## Goal of the exercise
Print all the data, keeping every line exactly as it is.

Start Given information

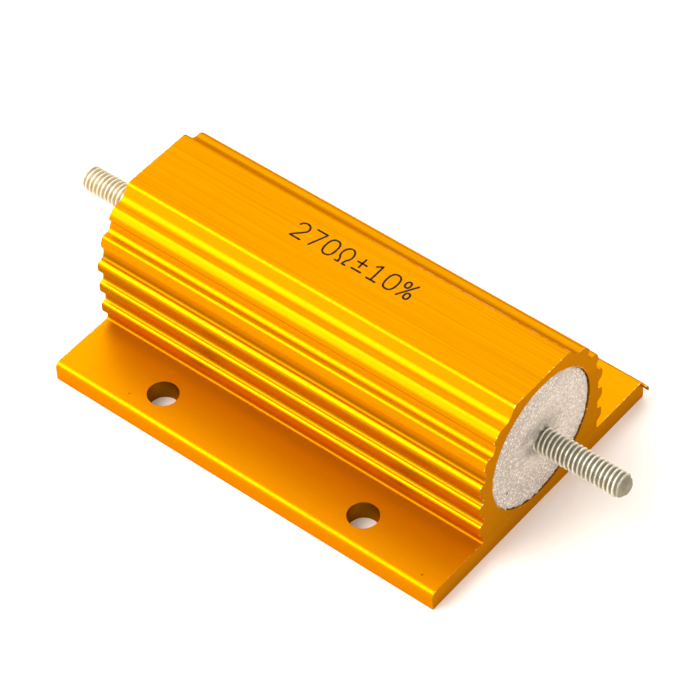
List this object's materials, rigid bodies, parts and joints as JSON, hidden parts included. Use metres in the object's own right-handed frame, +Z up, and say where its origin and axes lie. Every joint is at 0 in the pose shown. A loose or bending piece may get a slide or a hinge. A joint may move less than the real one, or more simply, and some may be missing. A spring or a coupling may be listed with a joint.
{
  "type": "aluminium housed power resistor",
  "caption": "Ribbed anodised aluminium block with drilled feet, a cement-filled bore and threaded terminal studs at its ends; turns electrical power into heat for a chassis to carry away.",
  "frame": {"origin": "middle of the mounting face, midway between the four mounting holes and between the two sawn ends of the housing", "axes": "+X along the bore from the left stud to the right stud, +Y across the two feet, +Z up from the mounting face"},
  "size_m": [0.0932, 0.0468, 0.0246],
  "materials": {
    "anodised_housing": "extruded, orange-gold anodised, satin; matte sawn ends",
    "cement": "sandy grey potting cement, matte and grainy",
    "core_ceramic": "unglazed white ceramic",
    "resistance_wire": "drawn resistance wire",
    "cap_steel": "pressed steel, plated",
    "plated_stud": "rolled thread, dull warm grey plating"
  },
  "bodies": {
    "root": {"housing": "anodised_housing", "cement_fill": "cement", "ceramic_core": "core_ceramic", "resistance_winding": "resistance_wire", "end_cap_left": "cap_steel", "end_cap_right": "cap_steel", "terminal_stud_left": "plated_stud", "terminal_stud_right": "plated_stud"}
  },
  "joints": []
}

End Given information

## Output of the task
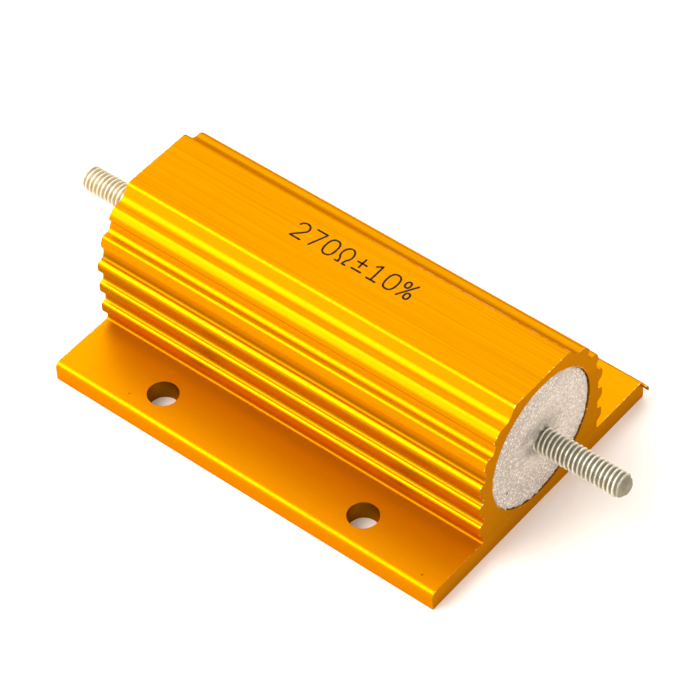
List this object's materials, rigid bodies, parts and joints as JSON, hidden parts included. Use metres in the object's own right-handed frame, +Z up, and say where its origin and axes lie. Every joint is at 0 in the pose shown. A loose or bending piece may get a slide or a hinge. A joint may move less than the real one, or more simply, and some may be missing. A spring or a coupling may be listed with a joint.
{
  "type": "aluminium housed power resistor",
  "caption": "Ribbed anodised aluminium block with drilled feet, a cement-filled bore and threaded terminal studs at its ends; turns electrical power into heat for a chassis to carry away.",
  "frame": {"origin": "middle of the mounting face, midway between the four mounting holes and between the two sawn ends of the housing", "axes": "+X along the bore from the left stud to the right stud, +Y across the two feet, +Z up from the mounting face"},
  "size_m": [0.0932, 0.0468, 0.0246],
  "materials": {
    "anodised_housing": "extruded, orange-gold anodised, satin; matte sawn ends",
    "cement": "sandy grey potting cement, matte and grainy",
    "core_ceramic": "unglazed white ceramic",
    "resistance_wire": "drawn resistance wire",
    "cap_steel": "pressed steel, plated",
    "plated_stud": "rolled thread, dull warm grey plating"
  },
  "bodies": {
    "root": {"housing": "anodised_housing", "cement_fill": "cement", "ceramic_core": "core_ceramic", "resistance_winding": "resistance_wire", "end_cap_left": "cap_steel", "end_cap_right": "cap_steel", "terminal_stud_left": "plated_stud", "terminal_stud_right": "plated_stud"}
  },
  "joints": []
}